We see this elaborated on even more by the graceful author of Hebrews when he describes Christ’s sufferings, His purpose here on earth and what it accomplished.

“For it was fitting that he, for whom and by whom all things exist, in bringing many sons to glory, should make the founder of their salvation perfect through suffering. For he who sanctifies and those who are sanctified all have one source. That is why he is not ashamed to call them brothers, saying, "I will tell of your name to my brothers; in the midst of the congregation I will sing your praise." And again, "I will put my trust in him.” And again, "Behold, I and the children God has given me." Since therefore the children share in flesh and blood, he himself likewise partook of the same things, that through death he might destroy the one who has the power of death, that is, the devil, and deliver all those who through fear of death were subject to lifelong slavery.
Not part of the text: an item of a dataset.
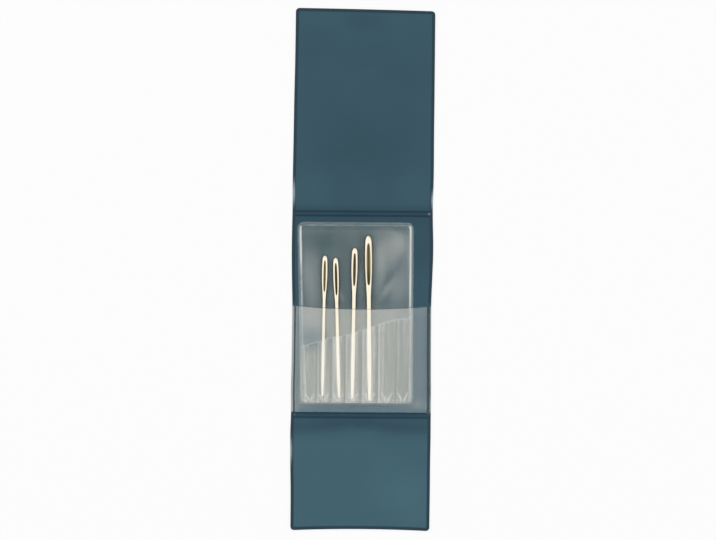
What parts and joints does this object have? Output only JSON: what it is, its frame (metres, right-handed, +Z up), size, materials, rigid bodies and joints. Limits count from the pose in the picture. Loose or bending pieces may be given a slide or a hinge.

For surely it is not angels that he helps, but he helps the offspring of Abraham. Therefore he had to be made like his brothers in every respect, so that he might become a merciful and faithful high priest in the service of God, to make propitiation for the sins of the people. For because he himself has suffered when tempted, he is able to help those who are being tempted.” ~Hebrews 2:10-18
It was only through Jesus’ suffering that we can even have salvation. It is through the “crushing” of Christ and Christ allowing Himself to be “crushed” that we could have the possibility of eternal life. In our becoming like him we share in His death but we also share in His life (eternal). I believe the key to understanding theodicy is firmly rooted in the cross of Christ, Christ’s suffering and the Crucifixion. When we emulate God we become likened to God through sanctification and a process of continuing holiness. When we try to be like God we glorify Him. This is as close to a coherent and lucid answer that this finite and sinful human mind can come up with to rationalize and reconcile the existence, nay, the need for suffering and evil in this world. To pursue this any further would only having me repeating myself ad-nauseum and possibly contradicting myself.